** start MATERIAL FOR THE TASK **

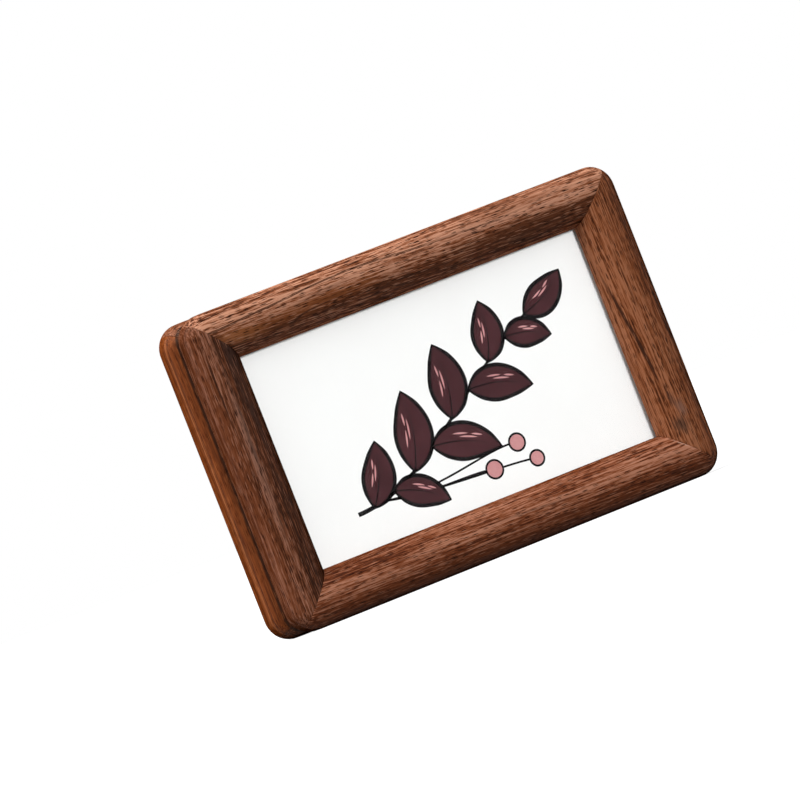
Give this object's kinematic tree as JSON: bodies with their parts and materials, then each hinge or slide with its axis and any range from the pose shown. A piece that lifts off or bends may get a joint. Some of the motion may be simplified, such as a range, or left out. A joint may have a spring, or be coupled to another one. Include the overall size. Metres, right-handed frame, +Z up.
{
  "type": "picture frame",
  "caption": "Small double-sided desk picture frame: two rounded, mitred walnut leaves back to back, held by corner magnets, each with a clear panel, a picture card and a backing board.",
  "frame": {"origin": "bottom centre of the whole frame: on the ground below the middle of the seam between the two leaves", "axes": "+X along the long rails, towards the right as seen from the front; +Y from the front leaf to the rear leaf; +Z up with the frame standing in landscape"},
  "size_m": [0.104, 0.0182, 0.068],
  "materials": {
    "walnut_light": "satin",
    "walnut_mid": "satin",
    "walnut_dark": "satin",
    "walnut_red": "satin",
    "clear_acrylic": "polished",
    "picture_card": "satin",
    "fibreboard": "matte",
    "nickel": "satin"
  },
  "bodies": {
    "front_leaf": {"front_top_rail": "walnut_light", "front_bottom_rail": "walnut_mid", "front_left_rail": "walnut_dark", "front_right_rail": "walnut_red", "front_glazing": "clear_acrylic", "front_picture_card": "picture_card", "front_backing_board": "fibreboard", "front_magnet_top_left": "nickel", "front_magnet_top_right": "nickel", "front_magnet_bottom_left": "nickel", "front_magnet_bottom_right": "nickel"},
    "rear_leaf": {"rear_top_rail": "walnut_mid", "rear_bottom_rail": "walnut_mid", "rear_left_rail": "walnut_red", "rear_right_rail": "walnut_dark", "rear_glazing": "clear_acrylic", "rear_picture_card": "picture_card", "rear_backing_board": "fibreboard", "rear_magnet_top_left": "nickel", "rear_magnet_top_right": "nickel", "rear_magnet_bottom_left": "nickel", "rear_magnet_bottom_right": "nickel"}
  },
  "joints": [
    {"name": "rear_leaf_pull", "type": "slide", "parent": "front_leaf", "child": "rear_leaf", "axis": [0, 1, 0], "range_m": [0, 0.03]}
  ]
}
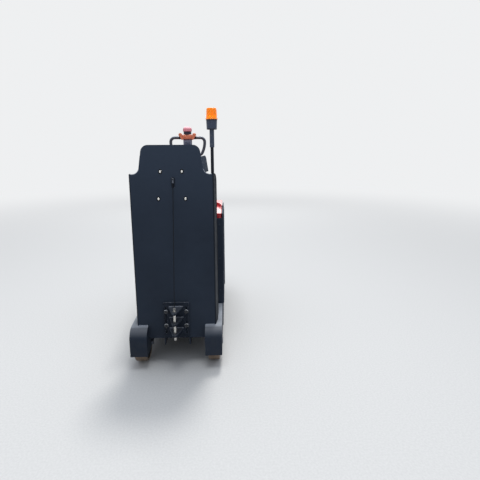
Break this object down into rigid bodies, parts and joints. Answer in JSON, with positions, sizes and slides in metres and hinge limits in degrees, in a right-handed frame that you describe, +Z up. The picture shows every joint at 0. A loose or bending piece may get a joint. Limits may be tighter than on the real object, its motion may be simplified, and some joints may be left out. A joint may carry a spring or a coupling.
{
  "type": "stand-on electric tow tractor for airport baggage carts",
  "caption": "Stand-on electric tow tractor with a tall back panel, stepped tow hitch with drop-in pin, driver's platform, battery hood, amber beacon and a tilting tiller that steers.",
  "frame": {"origin": "on the floor, below the middle of the bounding box", "axes": "+Y forwards, +X to the driver's right, +Z up"},
  "size_m": [0.65, 1.49, 1.75],
  "materials": {
    "frame_paint": "satin",
    "panel_paint": "satin",
    "rubber_black": "matte",
    "bright_steel": "satin",
    "wheel_hub": "matte",
    "polyurethane": "satin",
    "pad_vinyl": "satin",
    "plastic_black": "satin",
    "cord_black": "satin",
    "pole_black": "satin",
    "amber_lens": "gloss",
    "lamp_glass": "gloss",
    "cover_red": "gloss",
    "button_red": "gloss",
    "battery_case": "matte",
    "motor_case": "satin",
    "arm_paint": "satin",
    "plastic_orange": "satin"
  },
  "bodies": {
    "chassis": {"floor_plate": "frame_paint", "frame_rails": "frame_paint", "front_frame": "frame_paint", "wheel_boxes": "frame_paint", "hitch_plate": "frame_paint", "hitch_tongues": "frame_paint", "front_bumper": "frame_paint", "back_panel": "panel_paint", "hood_rear_wall": "panel_paint", "side_covers": "panel_paint", "front_hood": "panel_paint", "platform_mat": "rubber_black", "rear_axles": "bright_steel", "steering_bearing": "bright_steel", "cord_clamp": "bright_steel", "backrest_pad": "pad_vinyl", "release_handle": "plastic_black", "beacon_base": "plastic_black", "headlamp": "plastic_black", "control_console": "plastic_black", "pull_cord": "cord_black", "beacon_pole": "pole_black", "pole_clamps": "pole_black", "cover_hinges": "pole_black", "beacon_lens": "amber_lens", "headlamp_lens": "lamp_glass", "emergency_stop": "button_red", "battery": "battery_case"},
    "rear_wheel_left": {"rear_hub_left": "wheel_hub", "rear_tyre_left": "polyurethane"},
    "rear_wheel_right": {"rear_hub_right": "wheel_hub", "rear_tyre_right": "polyurethane"},
    "steering_unit": {"drive_case": "frame_paint", "drive_motor": "motor_case", "steering_column": "frame_paint", "column_boot": "rubber_black", "tiller_yoke": "frame_paint"},
    "drive_wheel": {"drive_hub": "wheel_hub", "drive_tyre": "polyurethane"},
    "tiller": {"tiller_arm": "arm_paint", "tiller_head": "plastic_orange", "tiller_loops": "plastic_black", "throttle_ears": "plastic_orange", "button_base": "plastic_black", "belly_button": "button_red"},
    "battery_lid": {"battery_cover": "cover_red"},
    "hitch_pin": {"tow_pin": "bright_steel"}
  },
  "joints": [
    {"name": "rear_roll_left", "type": "hinge", "parent": "chassis", "child": "rear_wheel_left", "pos_m": [-0.254, -0.543, 0.125], "axis": [1, 0, 0], "continuous": true},
    {"name": "rear_roll_right", "type": "hinge", "parent": "chassis", "child": "rear_wheel_right", "pos_m": [0.254, -0.543, 0.125], "axis": [1, 0, 0], "continuous": true},
    {"name": "steer", "type": "hinge", "parent": "chassis", "child": "steering_unit", "pos_m": [0, 0.451, 0.4], "axis": [0, 0, 1], "range_deg": [-90, 90]},
    {"name": "drive_roll", "type": "hinge", "parent": "steering_unit", "child": "drive_wheel", "pos_m": [0, 0.451, 0.125], "axis": [1, 0, 0], "continuous": true},
    {"name": "tiller_tilt", "type": "hinge", "parent": "steering_unit", "child": "tiller", "pos_m": [0, 0.451, 1.045], "axis": [1, 0, 0], "range_deg": [0, 70], "stiffness_Nm_per_rad": 40, "springref_deg": -20.05},
    {"name": "lid_hinge", "type": "hinge", "parent": "chassis", "child": "battery_lid", "pos_m": [0, 0.25, 1.02], "axis": [1, 0, 0], "range_deg": [-75, 0]},
    {"name": "pin_lift", "type": "slide", "parent": "chassis", "child": "hitch_pin", "axis": [0, 0, 1], "range_m": [0, 0.2], "deforming": ["pull_cord"]}
  ]
}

** end MATERIAL FOR THE TASK **

- EXERCISE INSTRUCTIONS
Print the listing above in its entirety, with every line exact.

- SOLUTION TO THE EXERCISE
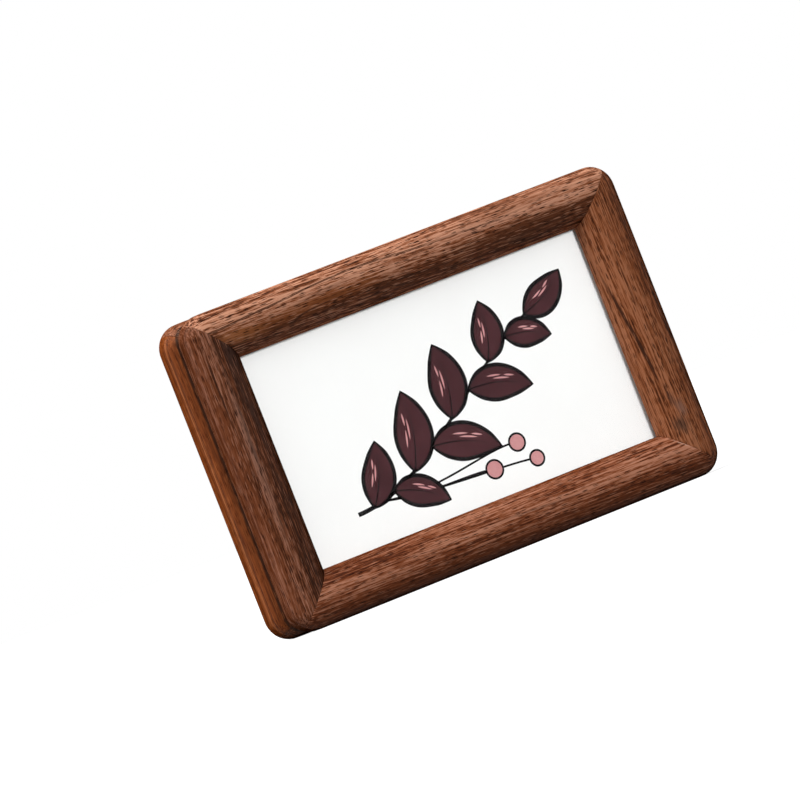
Give this object's kinematic tree as JSON: bodies with their parts and materials, then each hinge or slide with its axis and any range from the pose shown. A piece that lifts off or bends may get a joint. Some of the motion may be simplified, such as a range, or left out. A joint may have a spring, or be coupled to another one. Include the overall size. Metres, right-handed frame, +Z up.
{
  "type": "picture frame",
  "caption": "Small double-sided desk picture frame: two rounded, mitred walnut leaves back to back, held by corner magnets, each with a clear panel, a picture card and a backing board.",
  "frame": {"origin": "bottom centre of the whole frame: on the ground below the middle of the seam between the two leaves", "axes": "+X along the long rails, towards the right as seen from the front; +Y from the front leaf to the rear leaf; +Z up with the frame standing in landscape"},
  "size_m": [0.104, 0.0182, 0.068],
  "materials": {
    "walnut_light": "satin",
    "walnut_mid": "satin",
    "walnut_dark": "satin",
    "walnut_red": "satin",
    "clear_acrylic": "polished",
    "picture_card": "satin",
    "fibreboard": "matte",
    "nickel": "satin"
  },
  "bodies": {
    "front_leaf": {"front_top_rail": "walnut_light", "front_bottom_rail": "walnut_mid", "front_left_rail": "walnut_dark", "front_right_rail": "walnut_red", "front_glazing": "clear_acrylic", "front_picture_card": "picture_card", "front_backing_board": "fibreboard", "front_magnet_top_left": "nickel", "front_magnet_top_right": "nickel", "front_magnet_bottom_left": "nickel", "front_magnet_bottom_right": "nickel"},
    "rear_leaf": {"rear_top_rail": "walnut_mid", "rear_bottom_rail": "walnut_mid", "rear_left_rail": "walnut_red", "rear_right_rail": "walnut_dark", "rear_glazing": "clear_acrylic", "rear_picture_card": "picture_card", "rear_backing_board": "fibreboard", "rear_magnet_top_left": "nickel", "rear_magnet_top_right": "nickel", "rear_magnet_bottom_left": "nickel", "rear_magnet_bottom_right": "nickel"}
  },
  "joints": [
    {"name": "rear_leaf_pull", "type": "slide", "parent": "front_leaf", "child": "rear_leaf", "axis": [0, 1, 0], "range_m": [0, 0.03]}
  ]
}
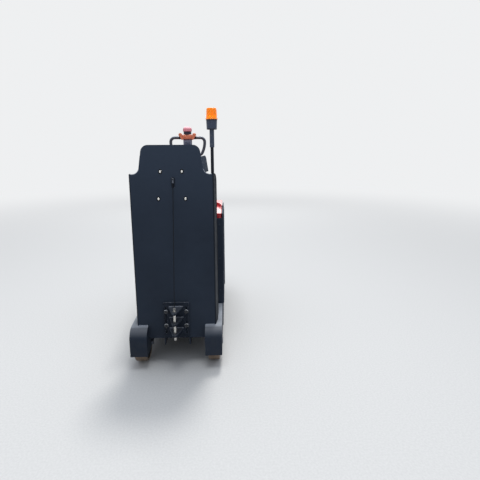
Break this object down into rigid bodies, parts and joints. Answer in JSON, with positions, sizes and slides in metres and hinge limits in degrees, in a right-handed frame that you describe, +Z up. The picture shows every joint at 0. A loose or bending piece may get a joint. Limits may be tighter than on the real object, its motion may be simplified, and some joints may be left out. A joint may carry a spring or a coupling.
{
  "type": "stand-on electric tow tractor for airport baggage carts",
  "caption": "Stand-on electric tow tractor with a tall back panel, stepped tow hitch with drop-in pin, driver's platform, battery hood, amber beacon and a tilting tiller that steers.",
  "frame": {"origin": "on the floor, below the middle of the bounding box", "axes": "+Y forwards, +X to the driver's right, +Z up"},
  "size_m": [0.65, 1.49, 1.75],
  "materials": {
    "frame_paint": "satin",
    "panel_paint": "satin",
    "rubber_black": "matte",
    "bright_steel": "satin",
    "wheel_hub": "matte",
    "polyurethane": "satin",
    "pad_vinyl": "satin",
    "plastic_black": "satin",
    "cord_black": "satin",
    "pole_black": "satin",
    "amber_lens": "gloss",
    "lamp_glass": "gloss",
    "cover_red": "gloss",
    "button_red": "gloss",
    "battery_case": "matte",
    "motor_case": "satin",
    "arm_paint": "satin",
    "plastic_orange": "satin"
  },
  "bodies": {
    "chassis": {"floor_plate": "frame_paint", "frame_rails": "frame_paint", "front_frame": "frame_paint", "wheel_boxes": "frame_paint", "hitch_plate": "frame_paint", "hitch_tongues": "frame_paint", "front_bumper": "frame_paint", "back_panel": "panel_paint", "hood_rear_wall": "panel_paint", "side_covers": "panel_paint", "front_hood": "panel_paint", "platform_mat": "rubber_black", "rear_axles": "bright_steel", "steering_bearing": "bright_steel", "cord_clamp": "bright_steel", "backrest_pad": "pad_vinyl", "release_handle": "plastic_black", "beacon_base": "plastic_black", "headlamp": "plastic_black", "control_console": "plastic_black", "pull_cord": "cord_black", "beacon_pole": "pole_black", "pole_clamps": "pole_black", "cover_hinges": "pole_black", "beacon_lens": "amber_lens", "headlamp_lens": "lamp_glass", "emergency_stop": "button_red", "battery": "battery_case"},
    "rear_wheel_left": {"rear_hub_left": "wheel_hub", "rear_tyre_left": "polyurethane"},
    "rear_wheel_right": {"rear_hub_right": "wheel_hub", "rear_tyre_right": "polyurethane"},
    "steering_unit": {"drive_case": "frame_paint", "drive_motor": "motor_case", "steering_column": "frame_paint", "column_boot": "rubber_black", "tiller_yoke": "frame_paint"},
    "drive_wheel": {"drive_hub": "wheel_hub", "drive_tyre": "polyurethane"},
    "tiller": {"tiller_arm": "arm_paint", "tiller_head": "plastic_orange", "tiller_loops": "plastic_black", "throttle_ears": "plastic_orange", "button_base": "plastic_black", "belly_button": "button_red"},
    "battery_lid": {"battery_cover": "cover_red"},
    "hitch_pin": {"tow_pin": "bright_steel"}
  },
  "joints": [
    {"name": "rear_roll_left", "type": "hinge", "parent": "chassis", "child": "rear_wheel_left", "pos_m": [-0.254, -0.543, 0.125], "axis": [1, 0, 0], "continuous": true},
    {"name": "rear_roll_right", "type": "hinge", "parent": "chassis", "child": "rear_wheel_right", "pos_m": [0.254, -0.543, 0.125], "axis": [1, 0, 0], "continuous": true},
    {"name": "steer", "type": "hinge", "parent": "chassis", "child": "steering_unit", "pos_m": [0, 0.451, 0.4], "axis": [0, 0, 1], "range_deg": [-90, 90]},
    {"name": "drive_roll", "type": "hinge", "parent": "steering_unit", "child": "drive_wheel", "pos_m": [0, 0.451, 0.125], "axis": [1, 0, 0], "continuous": true},
    {"name": "tiller_tilt", "type": "hinge", "parent": "steering_unit", "child": "tiller", "pos_m": [0, 0.451, 1.045], "axis": [1, 0, 0], "range_deg": [0, 70], "stiffness_Nm_per_rad": 40, "springref_deg": -20.05},
    {"name": "lid_hinge", "type": "hinge", "parent": "chassis", "child": "battery_lid", "pos_m": [0, 0.25, 1.02], "axis": [1, 0, 0], "range_deg": [-75, 0]},
    {"name": "pin_lift", "type": "slide", "parent": "chassis", "child": "hitch_pin", "axis": [0, 0, 1], "range_m": [0, 0.2], "deforming": ["pull_cord"]}
  ]
}